2. Surprise, the Packers are injured. Infirm and very beat-up, the Packers lost marquee free agent signing Muhammed Wilkerson in week 3 against the Washington football team to a season-ending ankle injury. That’s on top of many short-term injuries on the team, including Cobb, Allison, Kentrell Brice, Kevin King, Nick Perry, Lucas Patrick, Bashaud Breeland, Jimmy Graham, David Bakhtiari, and Bryan Bulaga. Losing so much star power on the team has made a dent in the team’s traction and cohesiveness, and led to some personnel shakeups that have produced lackluster results thus far.

3. Rule changes and the fans. Well, to be fair, the new rule changes have seemed to taper off a bit since they were put into place in week one. Tackle the quarterback like you’re sternly putting him to sleep, got it. The fans, on the other hand, yeesh. Mike McCarthy’s tenure as coach seems to be at the end of the line, and fans couldn’t be happier to send him off burning on a pyre down the Fox River. The rift between McCarthy and Rodgers seems monolithic and icy at the moment, with no signs of improving.
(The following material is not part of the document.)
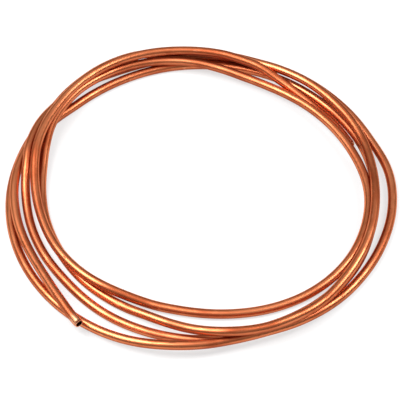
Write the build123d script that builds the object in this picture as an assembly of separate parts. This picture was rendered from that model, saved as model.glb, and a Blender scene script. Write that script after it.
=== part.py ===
from build123d import *
import math
import os

# Sizes in millimetres: quarter inch soft copper tube.
tube_od = 6.35
tube_wall = 0.8
tube_bore = tube_od - 2 * tube_wall

# The coil: one turn of the winding has this radius at lane 0, measured to the tube's centre.
winding_radius = 123.0
turn_gap = 0.3
turn_pitch = tube_od + turn_gap

# Each corner of the route is rounded over this share of the shorter run beside it.
corner_share = 0.45
corner_step = 12.0  # degrees round the coil from one corner to the next

# Copper's density, for the printed weight, in kilograms per cubic millimetre.
copper_density = 8.94e-6

# The route as it lies: degrees counted round the coil seen from above, from the right side,
# then the lane outwards and the layer upwards, both in turn pitches.
stations = [
    # End B lies low at the right, the tube climbs over the back and comes down at the front left.
    (23, -0.45, 0), (42, -0.45, 0), (53, -0.4, 0.55), (61, -0.25, 1.15), (68, 0, 1.75),
    (75, 0.2, 2), (82, 0.5, 2.1), (95, 0.85, 2.15), (108, 1.15, 2.15), (120, 1.1, 2.2),
    (133, 0.55, 2.4), (144, 0, 2.45), (156, -0.5, 2.45), (166, -0.95, 2.3), (176, -1.45, 1.7),
    (186, -1.85, 1.3), (196, -2.15, 1.1), (212, -2.45, 1.1), (224, -2.75, 1.1), (234, -3.1, 1.02),
    (243, -3.6, 0.5), (252, -3.85, 0.1), (264, -3.8, 0), (280, -3.25, 0), (300, -2.25, 0),
    (310, -1.7, 0.1), (320, -1.15, 0.4), (330, -0.75, 0.75), (342, -0.6, 0.9),
    # Second turn: over the right side, across the back, down to the floor at the left.
    (360, -0.6, 0.85), (380, -1.1, 0.9), (400, -1.35, 0.8), (420, -1.35, 0.6), (432, -1.1, 0.65),
    (441, -0.65, 0.85), (450, -0.05, 1), (460, 0.5, 1.05), (471, 0.87, 1.1), (481, 0.92, 1.15),
    (492, 0.65, 1.34), (502, 0.1, 1.4), (511, -0.5, 1.35), (521, -1.3, 0.9), (530, -1.85, 0.4),
    (545, -2.35, 0), (565, -2.7, 0), (585, -2.7, 0), (605, -2.6, 0), (612, -2.4, 0.2),
    (620, -1.8, 0.6), (630, -0.75, 1.3), (640, 0.15, 1.92), (650, 0.45, 1.75), (660, 0.55, 1.65),
    (670, 0.5, 1.4), (682, 0.25, 1.35), (697, 0.15, 1.6), (717, 0.05, 1.65),
    # Third turn: over the front crossing and the right side, then down to the floor at the back.
    (730, 0.25, 1.25), (740, 0.55, 1.1), (750, 0.7, 1.28), (760, 0.72, 1.5), (770, 0.8, 1.6),
    (782, 0.83, 1.48), (790, 1, 1.2), (800, 1.3, 1.05), (812, 1.55, 1), (822, 1.85, 1.05),
    (829, 2.3, 1), (835, 2.55, 0.75), (841, 2.75, 0.3), (847, 2.6, 0.05), (854, 2.2, 0),
    (862, 1.65, 0), (875, 1.2, 0), (905, 1.1, 0), (940, 1.1, 0), (958, 1.1, 0.15), (970, 1.1, 0.5),
    (982, 0.95, 0.9), (992, 0.7, 0.95), (1001, 0.37, 0.8), (1011, 0.3, 0.7), (1021, 0.57, 0.6),
    (1031, 0.77, 0.35), (1042, 0.95, 0), (1060, 1.45, 0), (1076, 1.95, 0),
    # Fourth turn: on the floor at the right, over the others at the back left, under at the front.
    (1089, 2.15, 0), (1102, 1.85, 0), (1114, 1.72, 0.3), (1128, 1.52, 0.7), (1142, 1.6, 0.6),
    (1160, 1.7, 0.1), (1180, 1.8, 0), (1192, 1.6, 0.1), (1200, 1.5, 0.3), (1211, 1.5, 0.75),
    (1221, 1.1, 0.95), (1233, 0.6, 1.7), (1244, 0.1, 1.9), (1249, -0.2, 1.65), (1254, -0.35, 1.15),
    (1262, -0.6, 0.45), (1270, -0.8, 0.1), (1284, -1.1, 0), (1300, -1.3, 0), (1320, -0.95, 0),
    (1340, -0.6, 0), (1350, -0.45, 0), (1360, -0.5, 0), (1370, -0.6, 0), (1380, -0.45, 0),
    (1390, -0.25, 0), (1400, -0.1, 0), (1412, 0, 0), (1430, 0, 0),
    # Fifth turn: innermost on the floor, then up at the left to end A at the front left.
    (1440, 0.25, 0), (1452, 0.5, 0), (1464, 0.65, 0), (1482, 0.66, 0), (1502, 0.75, 0),
    (1520, 0.65, 0), (1540, 0.5, 0), (1560, 0.2, 0), (1576, 0.1, 0), (1588, 0.25, 0.45),
    (1600, 0.6, 0.85), (1615, 0.7, 0.95), (1630, 0.45, 0.85), (1645, 0.2, 0.8), (1656, 0.35, 1),
    (1666, 1, 1.27), (1676.2, 2.08, 1.38),
]


def slopes(column):
    """The slope of one column at each station, taken from its two neighbours."""
    last = len(stations) - 1
    result = []
    for i in range(last + 1):
        low = stations[max(i - 1, 0)]
        high = stations[min(i + 1, last)]
        result.append((high[column] - low[column]) / (high[0] - low[0]))
    return result


lane_slopes = slopes(1)
layer_slopes = slopes(2)


def eased(angle, column, slope):
    """A column's value between its stations, with no kink at any of them."""
    i = 0
    while i < len(stations) - 2 and stations[i + 1][0] <= angle:
        i += 1
    a, b = stations[i], stations[i + 1]
    h = b[0] - a[0]
    t = (angle - a[0]) / h
    rise = (2 * t**3 - 3 * t**2 + 1) * a[column] + (3 * t**2 - 2 * t**3) * b[column]
    return rise + h * ((t**3 - 2 * t**2 + t) * slope[i] + (t**3 - t**2) * slope[i + 1])


def route_corner(angle, half_step):
    """A corner outside the round line, so that the runs between corners touch the line."""
    radius = winding_radius + turn_pitch * eased(angle, 1, lane_slopes)
    radius = radius / math.cos(half_step)
    height = tube_od / 2 + turn_pitch * max(0.0, eased(angle, 2, layer_slopes))
    turn = math.radians(angle)
    return Vector(radius * math.cos(turn), radius * math.sin(turn), height)


first_angle = stations[0][0]
last_angle = stations[-1][0]
corner_count = round((last_angle - first_angle) / corner_step)
even_step = (last_angle - first_angle) / corner_count
half_step = math.radians(even_step / 2)
corners = []
for n in range(corner_count + 1):
    corners.append(route_corner(first_angle + n * even_step, half_step))

# Each arc is as large as its two runs allow.
radii = []
for n in range(1, corner_count):
    run_in = corners[n] - corners[n - 1]
    run_out = corners[n + 1] - corners[n]
    half_turn = math.radians(run_in.get_angle(run_out)) / 2
    radii.append(corner_share * min(run_in.length, run_out.length) / math.tan(half_turn))

# One hollow tube runs the whole way, cut square at both ends.
route = FilletPolyline(*corners, radius=radii)
start_plane = Plane(origin=corners[0], z_dir=corners[1] - corners[0])
wall_section = start_plane * (Circle(tube_od / 2) - Circle(tube_bore / 2))
copper_tube = sweep(wall_section, path=route)

# The coil stands with its lowest point at height 0 and its box centred over the origin.
box = copper_tube.bounding_box()
to_origin = Vector(-box.center().X, -box.center().Y, -box.min.Z)
copper_tube = Pos(to_origin) * copper_tube
copper_tube.label = "copper_tube"

os.makedirs("parts", exist_ok=True)
export_step(copper_tube, "parts/copper_tube.step")

section_area = math.pi * (tube_od**2 - tube_bore**2) / 4
print("corners", len(corners), "radii from", round(min(radii), 1), "to", round(max(radii), 1))
print("length", round(route.length, 1), "section times length", round(section_area * route.length))
print("volume", round(copper_tube.volume), "weight", round(copper_tube.volume * copper_density, 3))
print("size", box.size, "moved by", to_origin)
for name, tip, inner, beyond in (("B", *corners[:3]), ("A", *corners[:-4:-1])):
    out = (tip - inner).normalized()
    arc_start = corner_share * min((tip - inner).length, (inner - beyond).length)
    print("end", name, "at", tip + to_origin, "pointing", out, "straight", (tip - inner).length - arc_start)
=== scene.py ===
"""A loose coil of soft copper tube on a pale floor, in the frame of its CAD model."""

import math
import random

import bpy
import numpy as np
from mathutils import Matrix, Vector


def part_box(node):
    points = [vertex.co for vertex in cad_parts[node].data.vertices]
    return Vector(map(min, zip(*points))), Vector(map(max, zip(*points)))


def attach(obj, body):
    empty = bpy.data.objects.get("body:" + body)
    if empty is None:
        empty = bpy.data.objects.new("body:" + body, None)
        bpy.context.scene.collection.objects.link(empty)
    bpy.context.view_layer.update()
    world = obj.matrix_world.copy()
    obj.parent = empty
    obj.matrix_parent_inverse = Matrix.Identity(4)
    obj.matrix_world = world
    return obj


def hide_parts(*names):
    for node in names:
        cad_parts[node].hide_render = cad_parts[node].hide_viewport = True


bl_info = {
    "name": "Copper Tube Coil",
    "version": (1, 0, 0),
    "blender": (4, 5, 0),
    "location": "3D View > Sidebar > Tube Coil",
    "description": "Winds a loose coil of copper tube, finishes it and lights it on a pale floor",
    "category": "Add Mesh",
}

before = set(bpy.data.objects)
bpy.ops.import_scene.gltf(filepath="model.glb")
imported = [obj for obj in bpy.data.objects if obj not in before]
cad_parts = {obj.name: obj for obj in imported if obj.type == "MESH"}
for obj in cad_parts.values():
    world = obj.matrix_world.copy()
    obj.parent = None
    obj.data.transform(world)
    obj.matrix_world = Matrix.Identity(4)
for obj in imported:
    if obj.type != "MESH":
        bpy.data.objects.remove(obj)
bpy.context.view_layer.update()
tube_low, tube_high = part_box("copper_tube")
MM = 0.001
PHOTO_SIDE = 400
BREAK_EDGE = 0.25 * MM
FLOOR_REACH = 6.0

# The worn stretch at each end of the tube: fully worn up to the first length, gone at the second.
WORN_FULL = 3 * MM
WORN_GONE = 9 * MM

# How the pressing of the bends comes and goes along the tube: the seed, and the waves per metre.
PRESS_SEED = 4
PRESS_WAVES = (21.0, 53.0, 97.0)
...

“Lament what could’ve been and tell everyone in the bar what you would’ve done differently” does seem to the be evergreen mantra of the Sconnie cheesehead, and so it goes. At the time of this writing, the Packers sit at 4-6-1 and middling towards an unknown destination. With that said, there’s a bunch of bright spots on the team, and reason for optimism for the next few years, even as fans settle into an all-too-familiar sense of resignation about this season. At the very worst, we can take solace as Packer fans after we finish 7-8-1 when the Bears somehow blow it.